■ INSTRUCTIONS FOR THE TASK
Extract the complete listing and output it unchanged.

■ DATA BLOCK
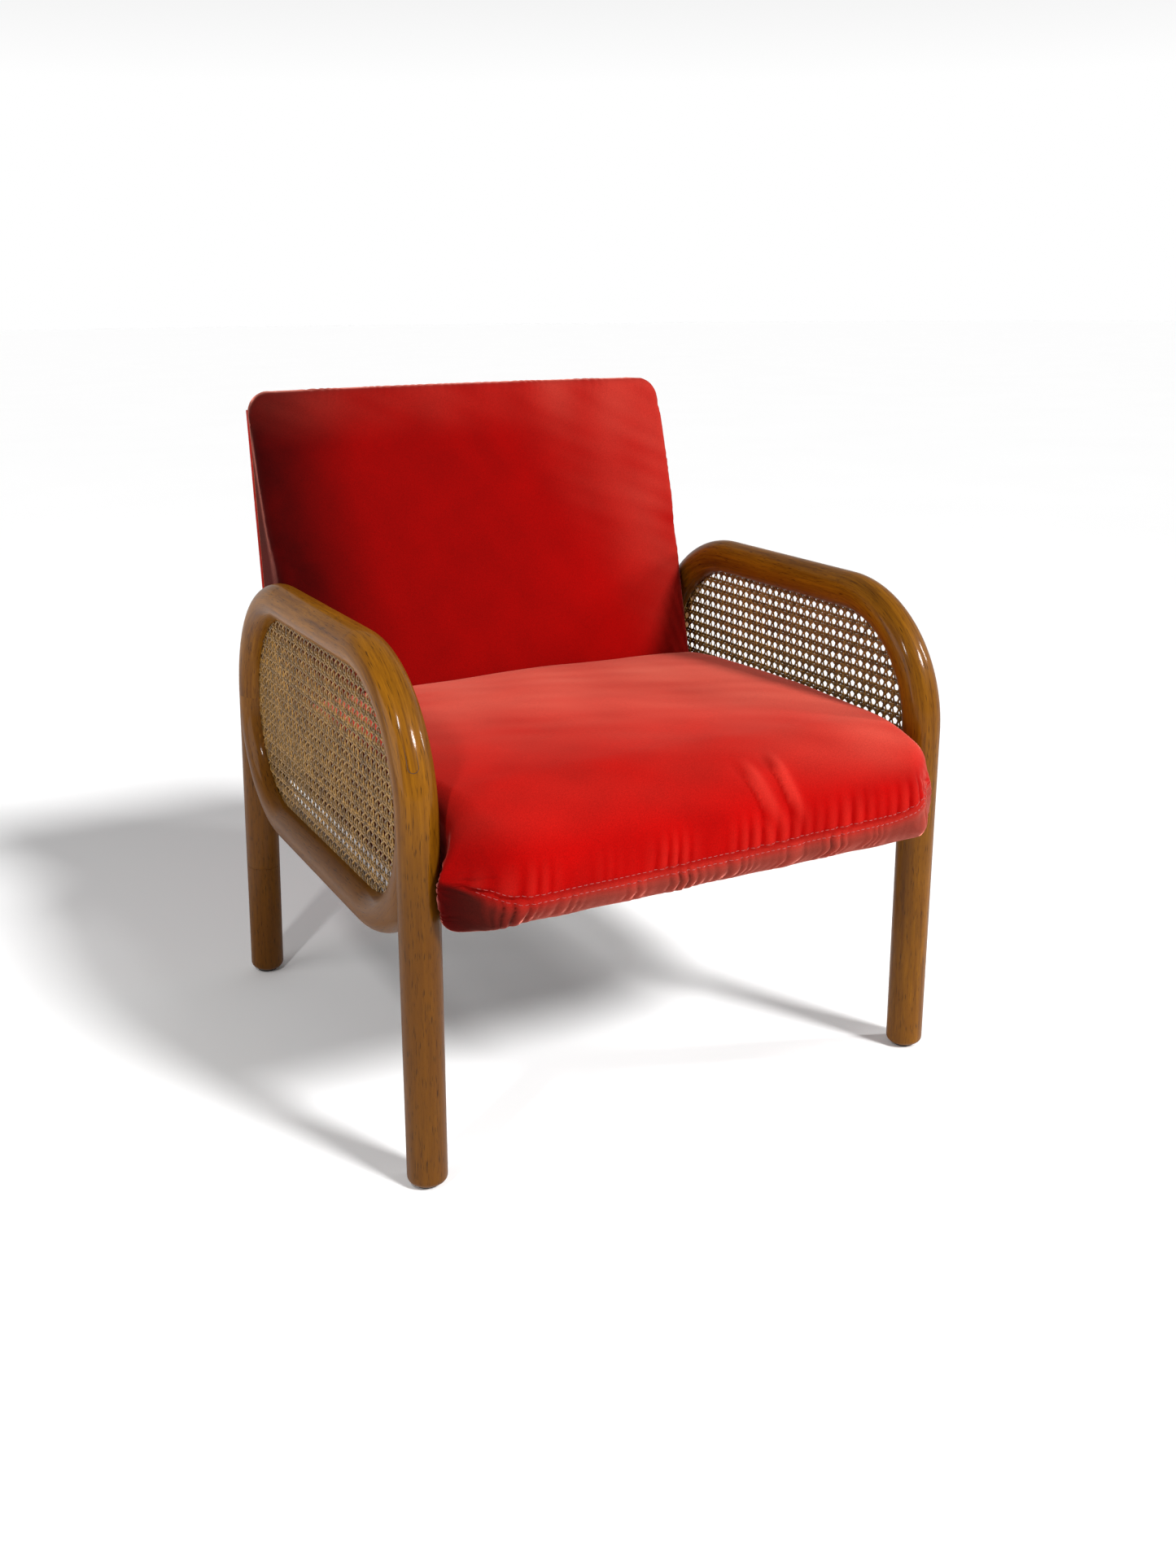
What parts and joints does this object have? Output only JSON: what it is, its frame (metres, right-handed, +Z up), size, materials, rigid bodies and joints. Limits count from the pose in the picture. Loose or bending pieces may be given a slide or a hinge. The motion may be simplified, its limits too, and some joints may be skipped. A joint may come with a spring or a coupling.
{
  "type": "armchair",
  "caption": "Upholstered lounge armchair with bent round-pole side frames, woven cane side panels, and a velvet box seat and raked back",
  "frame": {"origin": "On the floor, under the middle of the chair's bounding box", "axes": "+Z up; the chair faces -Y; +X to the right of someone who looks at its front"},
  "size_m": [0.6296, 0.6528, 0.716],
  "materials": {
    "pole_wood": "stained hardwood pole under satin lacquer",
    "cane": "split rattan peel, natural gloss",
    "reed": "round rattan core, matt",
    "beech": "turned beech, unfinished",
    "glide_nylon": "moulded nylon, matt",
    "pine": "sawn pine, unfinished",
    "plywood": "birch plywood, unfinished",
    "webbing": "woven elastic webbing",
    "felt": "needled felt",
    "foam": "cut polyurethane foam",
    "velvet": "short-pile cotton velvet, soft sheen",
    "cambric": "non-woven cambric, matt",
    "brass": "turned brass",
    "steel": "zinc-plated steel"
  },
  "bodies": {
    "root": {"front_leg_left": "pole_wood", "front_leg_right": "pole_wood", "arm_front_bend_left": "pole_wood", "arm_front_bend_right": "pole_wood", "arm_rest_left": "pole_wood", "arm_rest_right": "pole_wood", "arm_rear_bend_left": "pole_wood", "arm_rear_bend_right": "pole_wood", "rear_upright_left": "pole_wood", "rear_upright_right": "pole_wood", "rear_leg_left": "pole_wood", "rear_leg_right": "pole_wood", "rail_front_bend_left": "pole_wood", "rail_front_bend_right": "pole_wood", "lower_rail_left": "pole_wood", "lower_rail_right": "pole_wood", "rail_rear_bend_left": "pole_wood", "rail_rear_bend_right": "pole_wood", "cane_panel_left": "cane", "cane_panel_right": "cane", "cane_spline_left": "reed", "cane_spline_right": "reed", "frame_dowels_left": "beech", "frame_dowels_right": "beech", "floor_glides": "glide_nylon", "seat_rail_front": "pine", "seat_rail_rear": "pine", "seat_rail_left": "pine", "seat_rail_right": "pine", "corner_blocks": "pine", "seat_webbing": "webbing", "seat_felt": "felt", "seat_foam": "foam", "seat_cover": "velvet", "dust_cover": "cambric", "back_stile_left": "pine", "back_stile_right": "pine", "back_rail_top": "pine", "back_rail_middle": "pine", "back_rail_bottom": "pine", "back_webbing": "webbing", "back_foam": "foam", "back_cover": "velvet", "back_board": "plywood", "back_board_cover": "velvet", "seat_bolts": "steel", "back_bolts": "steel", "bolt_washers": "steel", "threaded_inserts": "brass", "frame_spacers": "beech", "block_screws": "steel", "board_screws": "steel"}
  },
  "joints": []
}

■ ANSWER TO THIS EXERCISE
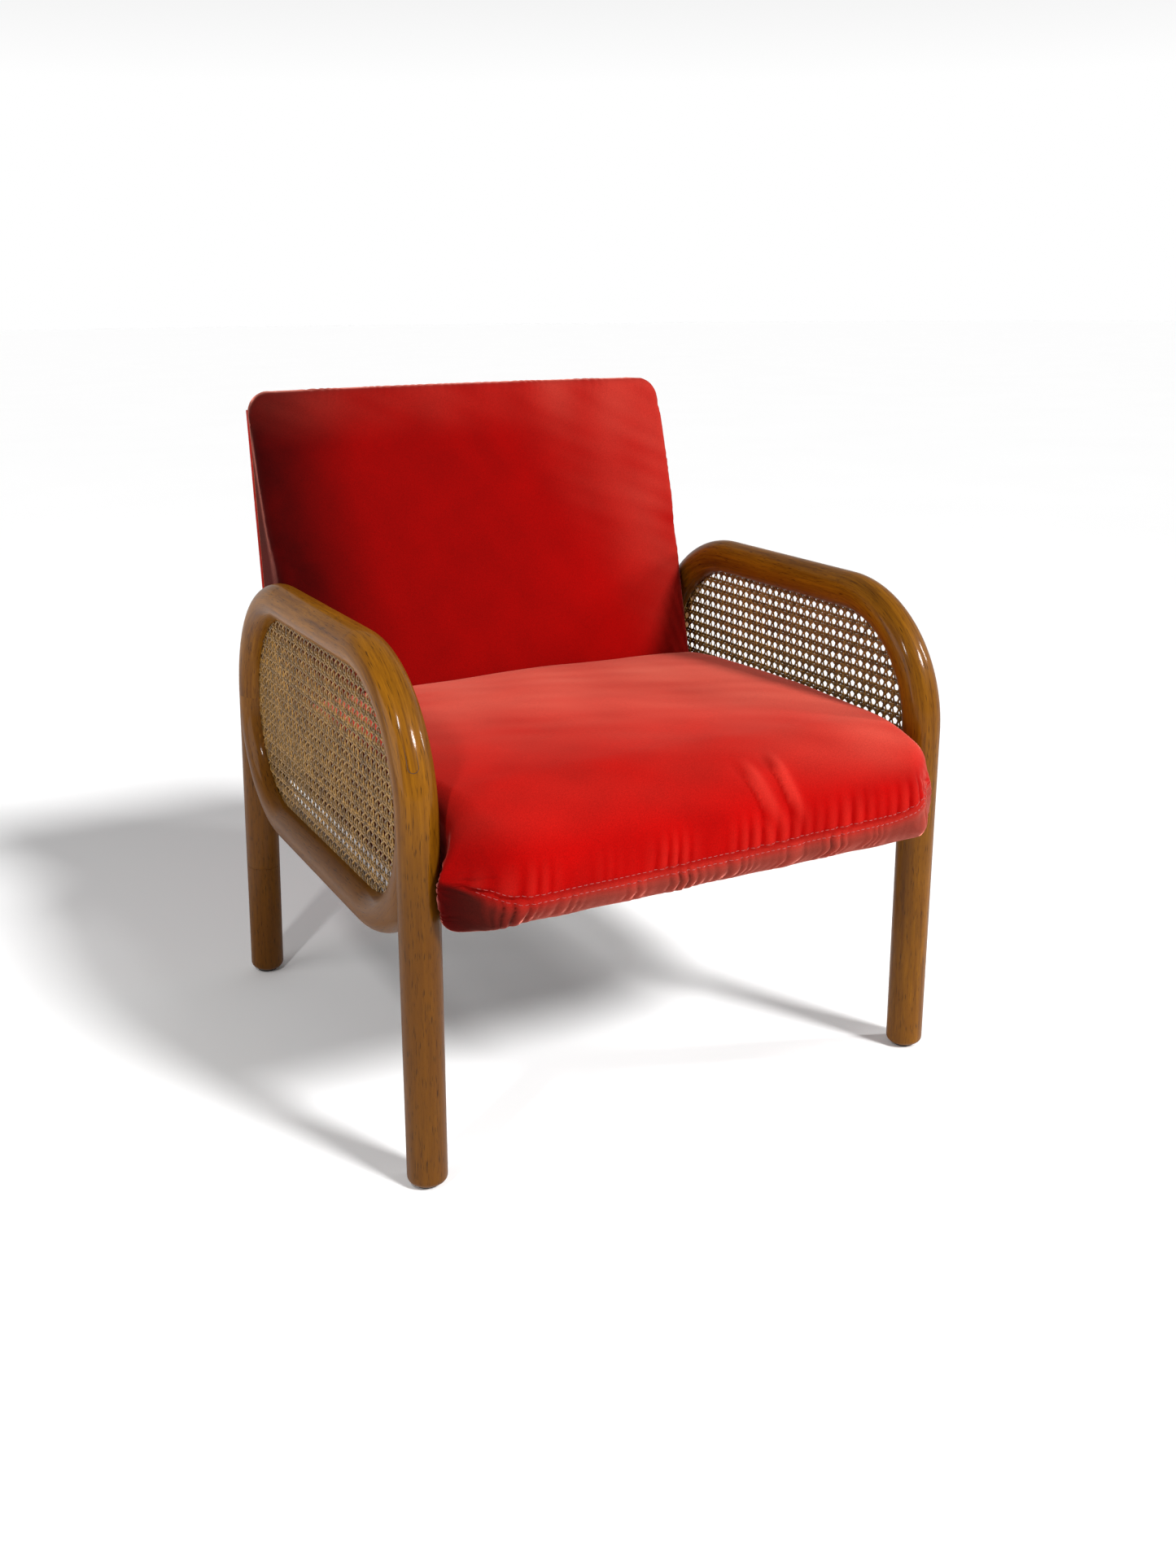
What parts and joints does this object have? Output only JSON: what it is, its frame (metres, right-handed, +Z up), size, materials, rigid bodies and joints. Limits count from the pose in the picture. Loose or bending pieces may be given a slide or a hinge. The motion may be simplified, its limits too, and some joints may be skipped. A joint may come with a spring or a coupling.
{
  "type": "armchair",
  "caption": "Upholstered lounge armchair with bent round-pole side frames, woven cane side panels, and a velvet box seat and raked back",
  "frame": {"origin": "On the floor, under the middle of the chair's bounding box", "axes": "+Z up; the chair faces -Y; +X to the right of someone who looks at its front"},
  "size_m": [0.6296, 0.6528, 0.716],
  "materials": {
    "pole_wood": "stained hardwood pole under satin lacquer",
    "cane": "split rattan peel, natural gloss",
    "reed": "round rattan core, matt",
    "beech": "turned beech, unfinished",
    "glide_nylon": "moulded nylon, matt",
    "pine": "sawn pine, unfinished",
    "plywood": "birch plywood, unfinished",
    "webbing": "woven elastic webbing",
    "felt": "needled felt",
    "foam": "cut polyurethane foam",
    "velvet": "short-pile cotton velvet, soft sheen",
    "cambric": "non-woven cambric, matt",
    "brass": "turned brass",
    "steel": "zinc-plated steel"
  },
  "bodies": {
    "root": {"front_leg_left": "pole_wood", "front_leg_right": "pole_wood", "arm_front_bend_left": "pole_wood", "arm_front_bend_right": "pole_wood", "arm_rest_left": "pole_wood", "arm_rest_right": "pole_wood", "arm_rear_bend_left": "pole_wood", "arm_rear_bend_right": "pole_wood", "rear_upright_left": "pole_wood", "rear_upright_right": "pole_wood", "rear_leg_left": "pole_wood", "rear_leg_right": "pole_wood", "rail_front_bend_left": "pole_wood", "rail_front_bend_right": "pole_wood", "lower_rail_left": "pole_wood", "lower_rail_right": "pole_wood", "rail_rear_bend_left": "pole_wood", "rail_rear_bend_right": "pole_wood", "cane_panel_left": "cane", "cane_panel_right": "cane", "cane_spline_left": "reed", "cane_spline_right": "reed", "frame_dowels_left": "beech", "frame_dowels_right": "beech", "floor_glides": "glide_nylon", "seat_rail_front": "pine", "seat_rail_rear": "pine", "seat_rail_left": "pine", "seat_rail_right": "pine", "corner_blocks": "pine", "seat_webbing": "webbing", "seat_felt": "felt", "seat_foam": "foam", "seat_cover": "velvet", "dust_cover": "cambric", "back_stile_left": "pine", "back_stile_right": "pine", "back_rail_top": "pine", "back_rail_middle": "pine", "back_rail_bottom": "pine", "back_webbing": "webbing", "back_foam": "foam", "back_cover": "velvet", "back_board": "plywood", "back_board_cover": "velvet", "seat_bolts": "steel", "back_bolts": "steel", "bolt_washers": "steel", "threaded_inserts": "brass", "frame_spacers": "beech", "block_screws": "steel", "board_screws": "steel"}
  },
  "joints": []
}